That said, for all of the solace I took in this semi-illusory "community", getting a condolence card in the mail from people like quuf felt a lot more meaningful than electronic "hugs". It reminded me of what I liked best about Live Journal, the fact that the connections it facilitated were deeper and stranger than the streamlined sort that Facebook, Twitter and Instagram promote.

But I stayed away from here, at least publicly -- sometimes I would compose private entries to order my thoughts -- because I realized that I didn't have the emotional and physical resources to cope with another front in my technologically mediated social engagement. I didn't want to make the same mistake as Napoleon and Hitler, if you get my drift.

Also, it's hard to report on one's doings when so many of them involve unpleasant or difficult circumstances. Simply put, the past eighteen months have been brutal for me and my family. Those of you who are friends with Kim will know what I'm talking about. Come to think of it, very few of the people who still participate semi-regularly on Live Journal are not "dual-friended".

Anyway, the point is, I just haven't had much time to do anything other than patching holes in a ship that seems perpetually on the verge of sinking. Some things are better now. Our daughter is definitely more together than she was six months ago. At the same time, the number of traumatic experiences we've dealt with since the beginning of 2013 has me always wondering what can go wrong next.

Right now, I'm wondering where the summer I was supposed to use to recover has gone. High school here resumes, perversely, on August 7th, so I only have two more weeks before the madness commences full force. And I have literally accomplished none of the goals I had set for myself in May.
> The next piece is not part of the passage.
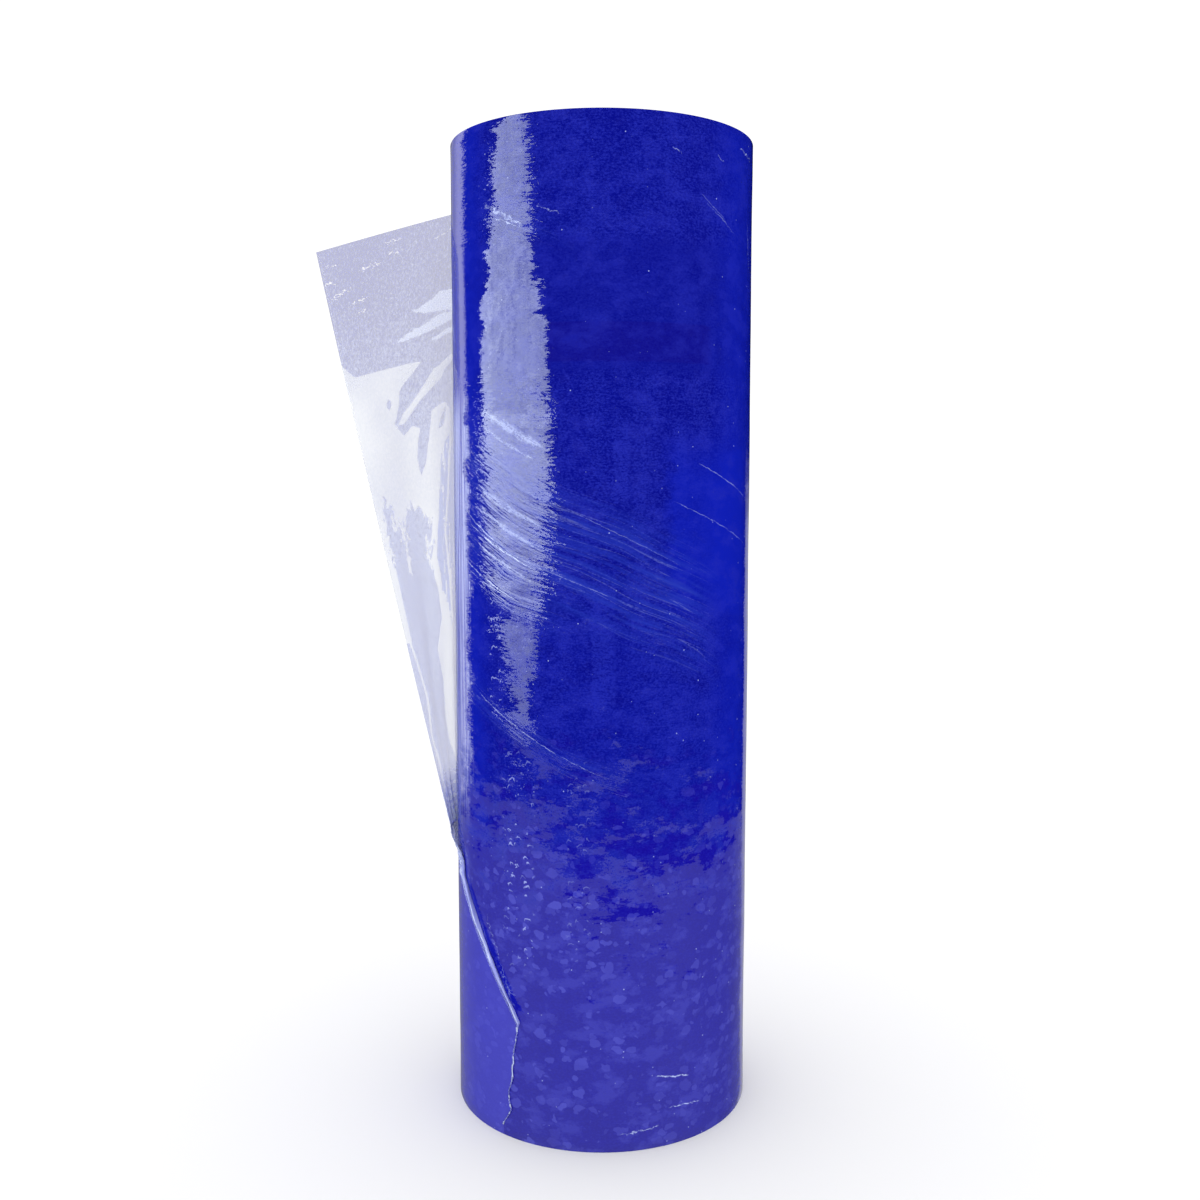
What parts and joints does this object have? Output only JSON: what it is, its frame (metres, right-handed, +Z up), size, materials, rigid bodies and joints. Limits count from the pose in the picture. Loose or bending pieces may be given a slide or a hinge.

Much of the blame for that, however, has to do with the fact that the aforementioned daughter has been completing ninth grade online, a pursuit that has required a lot of attentiveness from Kim and I. I was "point parent" for the second semester of Honors English, which was extremely time-consuming and enormously frustrating and am now playing that role for Spanish, which is not inspiring a great deal of enthusiasm on the part of the student in question.

She actually just called me, advising me to stay at Starbucks a while longer so that she can continue jumping on her trampoline to favorite songs -- an activity for which her parents are no longer permitted to be within earshot -- and delightedly sharing the news that Benedict Cumberbatch is slated to play Brian Epstein in a biopic. Considering that her two biggest obsessions in 2014 have been the BBC Sherlock series and The Beatles, this qualifies as earth-shattering information.

What else? I have been trying to keep my dad company, knowing how difficult the transition into widower-hood can be. I either make or bring him dinner almost every night and usually eat with him as well. Luckily, he married late and had already developed interests -- baseball and opera, principally -- that were independent of anyone else and to which he has returned with increased vigor now that the emotionally grueling aspects of caring for and about my mom are no longer draining him.

The week before last, I made the long drive with him from Tucson to Mendocino to meet up with my sister and her family in order to scatter some of my mother's ashes at one of her favorite places on earth. He didn't want to fly, since he is largely confined to a wheelchair now and was anxious about airplane restrooms. So I volunteered to take him by car, a decision, as I wrote on Facebook, that I will one day be glad for having made but which I often regretted in the moment.

I will try to write about the trip at greater length. For now, it will suffice to say that the actual "ceremony" felt meaningful to me, but was strangely anti-climatic, given how little energy everyone else invested in making it seem ceremonial. The family time we had was really nice, though. And I was able to steal away for a couple hours to drive up my favorite stretch of Highway 1 and take photographs, an activity that did a lot to restore my sanity at the time and which is continuing to sustain me in retrospect as I contemplate the vastness of my to-do list.

Although I am sure that some of the exhaustion I've been dealing with constitutes a form of depression -- it's hard to imagine not being depressed, under the circumstances -- more of it derives from the fact that I haven't been getting enough sleep for quite a while. When your teenager takes advantage of her not having to go to regular school to indulge her night-owl tendencies and her other parent turns into something frightening past midnight, you may find yourself getting to bed at 3 or 4 in the morning.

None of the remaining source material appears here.